Located in Alto Adige, about 30 km east of the city of Bolzano, Selva de Val Gardena is a lovely town with plenty to attract the active tourist both winter and summer. Home to the Sella Ronda, a ski route that circumnavigates the Sella Massif, it is a very popular ski area. In the summer, hikers, mountain bikers, and road cyclists looking for a challenge all converge on the area to enjoy the beautiful vistas, serene hiking trails and steep mountain passes. So plenty of opportunities to visit here on our tours.
On a recent visit, I explored a couple of local restaurants. Gasthof Chalet Gerard receives some great reviews, both for its panoramic view and stellar location, as well as its elegant local cuisine. I headed out one rainy evening to check it out for myself.
If choosing to dine here, be ready for a entertaining drive, or arrive on skis during the winter. If visiting from Val Gardena proper and intending to enjoy some wine, I’d recommend a driver. It was a fun trip along winding mountain roads with more than a few hairpins, and I’ll confess to a couple of u-turns before finding the place – Google maps was a little confused on the location. But the destination is worth the trouble.

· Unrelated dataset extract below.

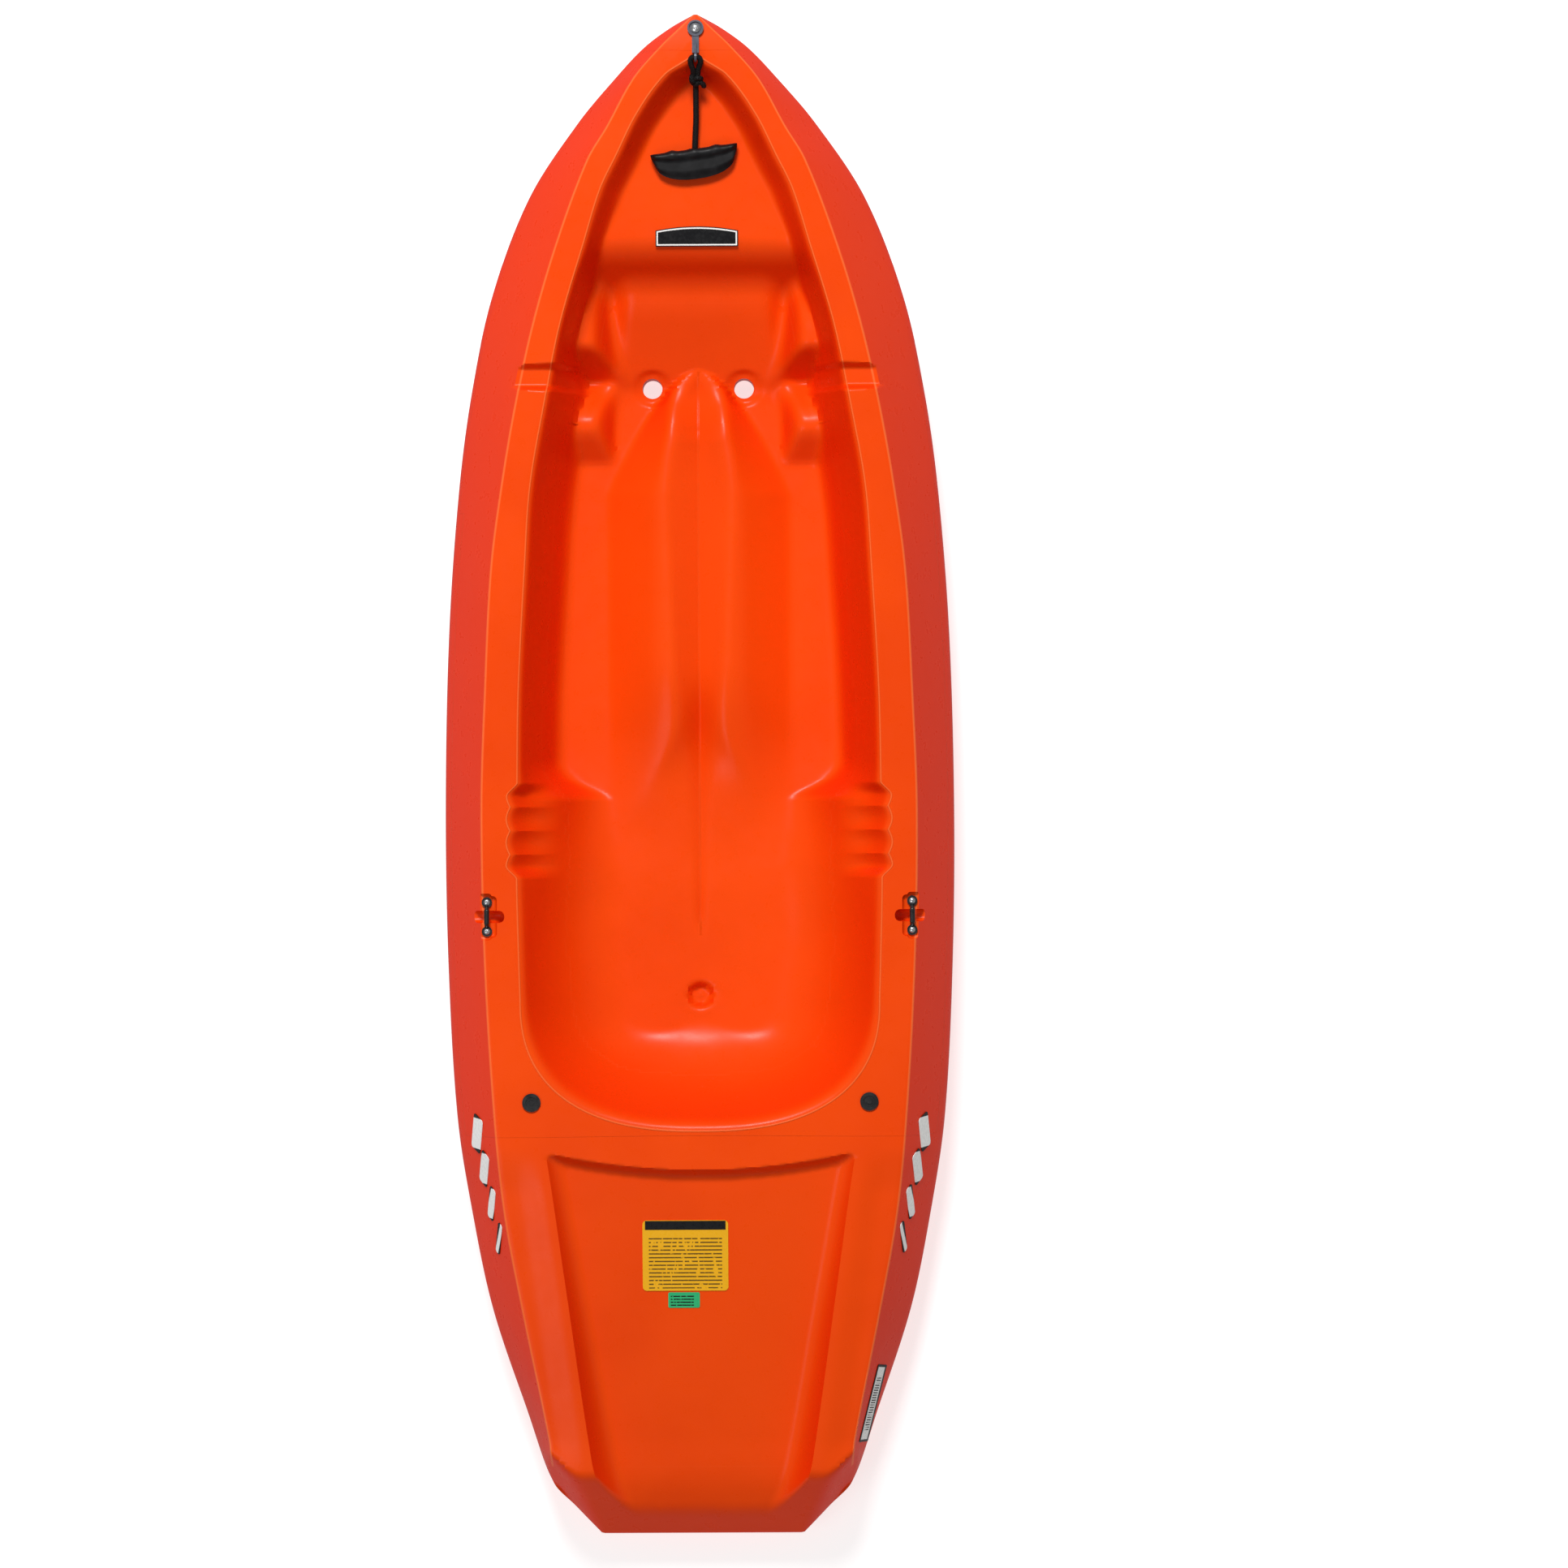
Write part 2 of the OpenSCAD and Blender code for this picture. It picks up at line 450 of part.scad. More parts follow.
module inspection_label() {
  color([0.2, 0.6, 0.3]) lay(-0.01, -626, 0, 0.2) translate([-21, 0, 0]) card(38, 19, 2, 0.6);
}
module serial_label() {
  color([0.92, 0.92, 0.9]) lay(188, -754, 14, 0.9, 4) card(10, 100, 1, 0.6);
}
// a printed streak in four steps along the flank
module side_graphic() {
  color(black) for (q = [0:3]) lay(mix(269, 243, q / 3), -425 - 42 * q, 0, 0.3, 10)
    rotate([0, 0, 12]) card(26 - 5 * q, 44, 4, 0.7);
}

kayak_hull();  // hull
place_eye(-1) pad_eye();  // pad_eye_port
place_eye(1) pad_eye();  // pad_eye_starboard
place_eye(-1) eye_screws();  // pad_eye_screws_port
place_eye(1) eye_screws();  // pad_eye_screws_starboard
tow_tab();
tow_tab_screw();
tow_knot();
tow_rope();
grip();
translate([-plug_x, plug_y, plug_z]) deck_plug();  // deck_plug_port
translate([plug_x, plug_y, plug_z]) deck_plug();  // deck_plug_starboard
bow_badge();
caution_label();
inspection_label();
serial_label();
mirror([1, 0, 0]) side_graphic();  // side_graphic_port
side_graphic();  // side_graphic_starboard
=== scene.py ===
# %% [markdown]
# # A small sit-on-top kayak, piece by piece
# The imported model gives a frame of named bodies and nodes, all in metres with the keel on the floor, the bow
# along +Y and starboard along +X. Everything made here is placed from that frame.

# %% Load the frame
import bpy
import math
import numpy as np
from mathutils import Matrix, Vector


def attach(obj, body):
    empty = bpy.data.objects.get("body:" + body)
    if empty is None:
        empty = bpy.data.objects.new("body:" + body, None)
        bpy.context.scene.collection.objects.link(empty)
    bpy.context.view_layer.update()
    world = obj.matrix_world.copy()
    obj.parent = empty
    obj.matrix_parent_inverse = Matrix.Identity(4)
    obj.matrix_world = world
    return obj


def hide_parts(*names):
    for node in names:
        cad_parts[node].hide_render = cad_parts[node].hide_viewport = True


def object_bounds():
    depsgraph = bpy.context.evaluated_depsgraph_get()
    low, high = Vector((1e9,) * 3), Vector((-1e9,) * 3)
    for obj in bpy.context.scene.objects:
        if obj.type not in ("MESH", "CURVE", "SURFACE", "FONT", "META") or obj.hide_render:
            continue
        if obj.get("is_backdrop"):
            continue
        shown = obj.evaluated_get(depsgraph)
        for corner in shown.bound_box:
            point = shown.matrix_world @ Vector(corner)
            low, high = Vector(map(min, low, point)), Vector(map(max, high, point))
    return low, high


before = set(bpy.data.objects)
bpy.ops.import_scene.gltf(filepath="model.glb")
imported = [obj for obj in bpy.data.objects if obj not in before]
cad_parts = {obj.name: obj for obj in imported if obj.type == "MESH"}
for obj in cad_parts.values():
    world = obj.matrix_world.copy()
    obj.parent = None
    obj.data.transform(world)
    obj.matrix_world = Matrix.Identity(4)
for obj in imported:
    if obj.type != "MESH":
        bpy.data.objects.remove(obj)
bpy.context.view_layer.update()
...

Recently remodeled, it has a modern, elegant mountain decor, with a beautiful restaurant and bar where you can enjoy the scenic vista during daylight hours, as well as a relaxing lounge with a fireplace.
The menu features traditional local dishes, with an emphasis on polenta. You can order polenta as an accompaniment to many dishes, including melted cheese, porcini, canederli, beef goulash and venison goulash.
A nice wine list, with many of my regional favorites. There were many of these that I could purchase by the glass – they were not listed on the menu, but offered to me by the lovely woman who took my order. I sampled a nice award winning St. Magdalener from Pfannenstielhof that I had been looking to try. Not too much, given my ride home!
My antipasti was Formaggio Ortler alla griglia con insalata di cappuccio tiepido al balsamico, Ortler cheese, grilled, with a warm cabbage salad and balsamic drizzle. Ortler cheese is made in the highest mountain in the Sutirol Alps, Ortler. It is made exclusively from pure fresh cow’s milk of the Upper Valle Venosta. It is usually aged for about 60 days, after which it forms an uneven brown rind, under which one finds a firm consistency with irregular eyes. It has a distinctive milky flavor and mild aroma. At Chalet Gerard, two generous slices are grilled, and served warm and softened on top of a tasty warm cabbage salad, dressed with a drizzle of fine balsamic. A great match with the St. Magdalener. A dish I’ll try out in a future recipe post, when I find a great cheese to use.
My second course was a local standard, Goulash con porcini e canerdeli arrosto. The dish that arrived was much more elegant in presentation that other versions I’ve enjoyed, with canederli that had been formed as a large log and then sliced, and a deep rich sauce. A very nice, upscale version of a traditional dish.
I finished off my meal with my usual dessert – I like to try the apple strudel wherever I can. It was hard to stick with my plan, as the Chalet offers quite a few tasty options, including crepes, bavarian cream, parfaits, several homemade ice creams, and affogato – a scoop of gelato, ‘drowned’ in espresso. The strudel was wonderful, not overly sweetened, with a light crust.
I enjoyed a few sips of an Alois Lageder dessert wine, the Rosenmuskateller Moscato Rosa. A brilliant ruby color, with notes of floral and berry, full-bodied and spicy. I headed home quite satisfied with my meal, and without having to resort to U-turns, the ride home went by quickly.
I returned the next day to check out the panoramic view before heading on to Val Gardena. The view is definitely worth a daylight visit – spectacular. Just picture yourself enjoying a glass of prosecco at the end of a ski day, or post bike ride, and gazing at this.